The pressure under which the flowing of the water took place might have exceeded two atmospheres. The velocity was calculated by dividing the volume of water running in one second by the area of the section of the tube. I ought to mention, in order to prevent an objection which might be made, that great care was taken to obviate the effects of the accidental motions which the pressure or the shock of the water might produce. Therefore the two tubes, and the reservoirs in which the motion of the water was made, were sustained by supports independent of the other parts of the apparatus, and especially of the two lunettes; it was therefore only the two tubes which could suffer any accidental movement; but both theory and practice have proved that the motion or flexions of the tubes alone were without influence upon the position of the fringes. The following are the results obtained.
When the water is set in motion the fringes are displaced, and according as the water moves in the one direction or the other, the displacement takes place towards the right or the left.
_ The fringes are displaced towards the right when the water is running from the observer in the tube situated to his right, and towards the observer in the tube situated to his left.
The fringes are displaced towards the left when the direction of the current in each tube takes place in a direction opposed to that which has just been described.
With a velocity of the water equal to 2m> a second, the displacement is already very sensible; with a velocity of 4 to 7 metres it is perfectly measurable.
After having demonstrated the existence of the phenomenon, I endeavoured to determine its numerical value with all the exactitude which it was possible to attain.

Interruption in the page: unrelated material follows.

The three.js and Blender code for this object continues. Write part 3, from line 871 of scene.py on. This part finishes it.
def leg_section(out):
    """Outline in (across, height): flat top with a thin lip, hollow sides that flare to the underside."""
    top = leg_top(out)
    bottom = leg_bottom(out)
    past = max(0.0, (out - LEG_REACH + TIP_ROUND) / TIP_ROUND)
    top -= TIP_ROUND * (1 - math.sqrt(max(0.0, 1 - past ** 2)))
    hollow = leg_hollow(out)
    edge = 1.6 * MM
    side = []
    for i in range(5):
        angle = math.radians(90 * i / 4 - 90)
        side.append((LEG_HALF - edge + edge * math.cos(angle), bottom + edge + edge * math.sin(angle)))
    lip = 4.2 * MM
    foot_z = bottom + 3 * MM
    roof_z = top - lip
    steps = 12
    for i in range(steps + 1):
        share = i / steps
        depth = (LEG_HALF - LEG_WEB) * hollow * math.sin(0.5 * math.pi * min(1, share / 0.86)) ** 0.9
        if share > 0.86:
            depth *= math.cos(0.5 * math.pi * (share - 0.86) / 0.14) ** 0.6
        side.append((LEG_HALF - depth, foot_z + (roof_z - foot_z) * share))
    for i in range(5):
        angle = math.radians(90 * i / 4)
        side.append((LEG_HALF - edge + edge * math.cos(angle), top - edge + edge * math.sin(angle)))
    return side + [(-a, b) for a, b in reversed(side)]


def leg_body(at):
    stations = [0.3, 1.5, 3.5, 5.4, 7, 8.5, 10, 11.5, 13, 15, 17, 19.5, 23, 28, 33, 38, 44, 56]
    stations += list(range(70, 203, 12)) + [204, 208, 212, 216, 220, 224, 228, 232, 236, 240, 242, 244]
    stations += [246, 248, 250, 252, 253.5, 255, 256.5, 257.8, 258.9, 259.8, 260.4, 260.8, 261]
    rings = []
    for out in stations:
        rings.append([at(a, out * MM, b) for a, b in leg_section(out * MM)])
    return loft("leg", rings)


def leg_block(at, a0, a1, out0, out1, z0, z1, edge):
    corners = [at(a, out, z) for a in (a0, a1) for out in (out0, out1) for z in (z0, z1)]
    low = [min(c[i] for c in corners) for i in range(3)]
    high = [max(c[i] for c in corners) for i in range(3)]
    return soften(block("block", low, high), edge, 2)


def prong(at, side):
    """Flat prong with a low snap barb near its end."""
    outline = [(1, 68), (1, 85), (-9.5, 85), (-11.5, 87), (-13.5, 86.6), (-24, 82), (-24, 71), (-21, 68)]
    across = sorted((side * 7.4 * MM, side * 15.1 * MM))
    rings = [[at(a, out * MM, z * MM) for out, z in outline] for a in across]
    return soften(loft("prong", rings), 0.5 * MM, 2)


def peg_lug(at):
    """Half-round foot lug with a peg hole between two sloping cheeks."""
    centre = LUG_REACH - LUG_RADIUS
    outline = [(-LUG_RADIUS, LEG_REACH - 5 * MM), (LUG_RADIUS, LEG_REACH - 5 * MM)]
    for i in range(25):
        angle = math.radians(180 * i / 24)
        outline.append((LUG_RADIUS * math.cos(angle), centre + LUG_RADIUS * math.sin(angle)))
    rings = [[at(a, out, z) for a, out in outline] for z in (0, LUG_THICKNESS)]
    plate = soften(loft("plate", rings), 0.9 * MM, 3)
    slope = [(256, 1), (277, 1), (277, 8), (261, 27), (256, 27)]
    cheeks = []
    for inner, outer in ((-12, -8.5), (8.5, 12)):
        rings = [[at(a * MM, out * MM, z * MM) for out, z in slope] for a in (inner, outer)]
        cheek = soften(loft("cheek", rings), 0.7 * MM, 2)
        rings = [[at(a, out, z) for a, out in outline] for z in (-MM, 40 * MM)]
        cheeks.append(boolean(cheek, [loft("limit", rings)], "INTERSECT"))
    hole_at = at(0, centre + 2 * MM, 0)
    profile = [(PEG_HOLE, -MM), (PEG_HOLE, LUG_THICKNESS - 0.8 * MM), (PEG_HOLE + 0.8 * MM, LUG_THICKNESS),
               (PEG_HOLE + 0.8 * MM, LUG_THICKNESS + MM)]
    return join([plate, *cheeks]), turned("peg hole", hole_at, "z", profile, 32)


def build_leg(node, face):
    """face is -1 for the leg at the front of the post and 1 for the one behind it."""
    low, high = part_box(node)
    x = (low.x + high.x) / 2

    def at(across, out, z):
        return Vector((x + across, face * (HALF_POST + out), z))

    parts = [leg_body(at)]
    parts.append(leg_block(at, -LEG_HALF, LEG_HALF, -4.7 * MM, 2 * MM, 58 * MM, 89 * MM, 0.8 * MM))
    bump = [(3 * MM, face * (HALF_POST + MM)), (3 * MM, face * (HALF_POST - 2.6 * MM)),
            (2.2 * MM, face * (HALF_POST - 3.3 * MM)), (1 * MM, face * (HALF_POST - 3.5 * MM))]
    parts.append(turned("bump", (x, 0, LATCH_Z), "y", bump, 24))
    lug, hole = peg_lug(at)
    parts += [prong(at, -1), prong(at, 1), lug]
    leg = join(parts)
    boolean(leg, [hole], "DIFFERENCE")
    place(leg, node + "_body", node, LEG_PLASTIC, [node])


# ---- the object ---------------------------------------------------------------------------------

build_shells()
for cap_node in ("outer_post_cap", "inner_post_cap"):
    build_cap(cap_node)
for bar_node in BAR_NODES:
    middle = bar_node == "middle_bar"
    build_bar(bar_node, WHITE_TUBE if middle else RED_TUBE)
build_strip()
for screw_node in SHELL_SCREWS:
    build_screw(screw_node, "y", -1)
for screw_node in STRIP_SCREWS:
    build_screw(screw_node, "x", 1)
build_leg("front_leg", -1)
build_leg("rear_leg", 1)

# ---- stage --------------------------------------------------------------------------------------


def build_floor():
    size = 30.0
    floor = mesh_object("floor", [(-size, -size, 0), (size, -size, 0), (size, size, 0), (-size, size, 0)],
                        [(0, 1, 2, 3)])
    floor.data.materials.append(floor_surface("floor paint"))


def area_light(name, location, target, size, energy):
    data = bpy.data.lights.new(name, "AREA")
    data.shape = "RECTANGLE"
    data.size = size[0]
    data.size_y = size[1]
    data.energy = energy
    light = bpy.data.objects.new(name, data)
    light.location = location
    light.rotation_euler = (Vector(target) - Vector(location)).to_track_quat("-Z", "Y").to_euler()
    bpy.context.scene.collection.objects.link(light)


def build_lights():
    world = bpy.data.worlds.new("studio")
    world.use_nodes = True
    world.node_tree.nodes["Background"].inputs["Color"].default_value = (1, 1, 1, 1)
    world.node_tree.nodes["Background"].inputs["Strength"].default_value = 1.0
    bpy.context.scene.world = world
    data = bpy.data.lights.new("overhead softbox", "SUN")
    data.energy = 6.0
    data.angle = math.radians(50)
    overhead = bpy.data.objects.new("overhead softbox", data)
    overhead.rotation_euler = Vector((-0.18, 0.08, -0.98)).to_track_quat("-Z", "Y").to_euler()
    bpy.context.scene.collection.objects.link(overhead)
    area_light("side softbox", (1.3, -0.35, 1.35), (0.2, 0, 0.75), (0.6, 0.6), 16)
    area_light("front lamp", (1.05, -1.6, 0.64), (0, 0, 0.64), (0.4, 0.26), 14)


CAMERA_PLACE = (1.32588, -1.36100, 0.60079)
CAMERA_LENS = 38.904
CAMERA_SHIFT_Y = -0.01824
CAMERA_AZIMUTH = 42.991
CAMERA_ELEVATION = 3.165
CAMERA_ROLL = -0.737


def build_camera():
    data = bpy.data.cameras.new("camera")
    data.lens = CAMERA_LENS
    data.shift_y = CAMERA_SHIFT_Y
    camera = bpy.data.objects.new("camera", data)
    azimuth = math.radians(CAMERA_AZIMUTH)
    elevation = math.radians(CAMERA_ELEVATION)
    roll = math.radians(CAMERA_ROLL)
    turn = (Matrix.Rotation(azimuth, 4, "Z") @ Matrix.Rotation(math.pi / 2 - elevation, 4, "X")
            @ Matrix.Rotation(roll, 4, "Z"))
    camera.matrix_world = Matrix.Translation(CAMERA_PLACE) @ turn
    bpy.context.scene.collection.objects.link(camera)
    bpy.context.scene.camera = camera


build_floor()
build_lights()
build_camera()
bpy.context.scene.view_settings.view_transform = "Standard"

By calling that the simple displacement which was produced when the water at rest in the commencement was set in motion, and that the double displacement which was produced when the motion was changed to a contrary one, it was found that the average deduced from nineteen observations sufficiently concurring, was 0-23 for the simple displacement, which gives 0'46 for the double displacement, the width of a fringe being taken as unity. The velocity of the water was 7-069 metres a second.